Carlo Marchesani, scrittore e profondo cultore delle glorie patrie, oltre ad essere un ricercatore di stupenda lucidità intellettuale, ha curato la pubblicazione in volume delle ''Memorie istoriche del Vasto e dissertazione sulle iscrizioni lapidarie e sul culto di Giove Ammone'', scritte dal sacerdote Giuseppe de Benedictis nel 1759. Un'opera, sottolinea il curatore, ''rimasta, lo si può dire, ingiustamente inedita''. Si tratta di un lavoro monumentale il cui pregio si è voluto evidenziare, non solo sotto l'aspetto scientifico, ma anche storico. La pubblicazione è dovuta grazie all'associazione culturale ''Eredi Silvio Ciccarone'', oltre all'interessamento dell'ex assessore regionale Massimo Desiati, per il sostanziale contributo. Il curatore ha dovuto superare molti inconvenienti a causa delle pagine strappate del manoscritto, comparandole con la copia custodita nell'archivio della famiglia Ciccarone. Nelle ''Memorie istoriche'' si incappa nella ricostruzione storica della città del Vasto, che fu colonia romana, poi eletta a municipio, l'elencazione dei monumenti, la costruzione delle ''cisterne'' che servivano per assicurare il rifornimento idrico attraverso l'acquedotto delle ''luci'' e le varie diramazioni per alimentare le terme romane. Ed ancora, le vicende storiche con la dominazione longobarda, l'esistenza dei due castelli di Vasto, Aimone e Vasto Gisone, le casate dei capitani di Ventura Caldora, dei D'Avalos. ''Un'analisi oltremodo approfondita - rileva il curatore - dove il de Benedictis si sofferma a disquisire anche su una sola parola o su una semplice lettera abbreviata, e il tutto con il supporto di una esauriente serie di dati comparativi oltre alla solerte, puntuale documentazione delle fonti bibliografiche''. Un'altra caratteristica dell'opera è il capitolo dedicato al culto di Giove Ammone a Vasto, di cui si aveva una effigie visibile nei pressi della chiesa di Sant'Antonio di Padova. La divinità è raffigurata con le corna di ariete, sicché‚ il de Benedictis ne fa una descrizione ''attenta e precisa''. Che esistesse a Vasto un tempio dedicato a Giove Ammone, descritto nel libro del de Benedictis, sotto le fattezze di un montone, è provato dalle vestigia affiorate nel luogo in cui attualmente è la chiesa di Sant'Antonio (che fu di San Francesco d'Assisi) nel cui ambito era anche il tempio dedicato alla dea Cerere (dove, sulle cui rovine, venne costruita la chiesa di San Pietro, demolita per effetto della frana del 1956).
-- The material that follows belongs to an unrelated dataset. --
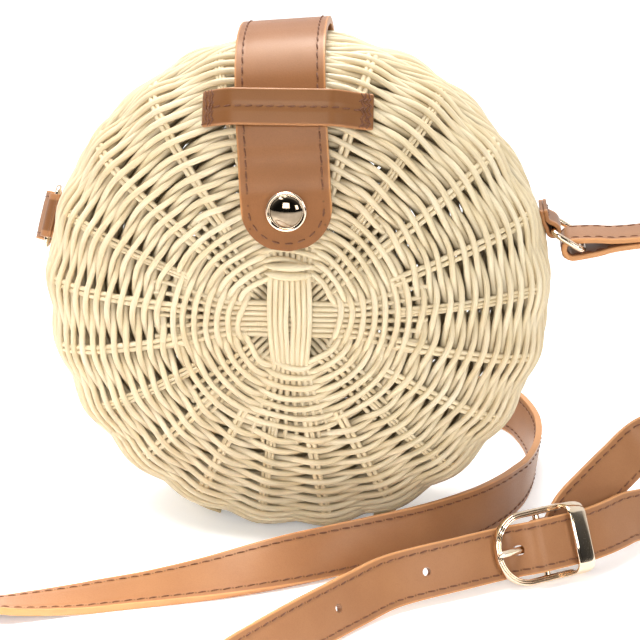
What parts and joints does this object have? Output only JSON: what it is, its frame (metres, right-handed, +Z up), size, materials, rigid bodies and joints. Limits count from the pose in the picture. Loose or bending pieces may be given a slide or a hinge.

E tanto perché era stato rinvenuto un ''pavimento di lunghezza di palmi 44 e di larghezza 36, nel quale pavimento erano molte figure e, tra l'altro, una con la testa di montone''. Vi è da ricordare che in questa area ''archeologica'' sono stati scovati tre pavimenti appartenenti all'edificio termale: uno a mosaico con figure zoomorfe, floreali e geometriche; un secondo in marmo d'Egitto; l'ultimo ancora a mosaico con la figura di Nettuno col tridente che regge un delfino ed il correo delle Nereidi.
Nei sacrifici a Giove Ammone era consuetudine uccidere un montone, scuoiarlo e con la pelle coprire la statua del dio per ricordare che in tale sembianze si era mostrato a Ercole che lo aveva supplicato di mostrare il suo vero volto. Un tale rituale si celebrava a Histonium, sin dalla civiltà Osca, retaggio della gente Sannita. Ed a Vasto, in località Selvotta, si trovava il tempio di Ercole, di cui resta il frontone custodito nei musei archeologici di palazzo D'Avalos.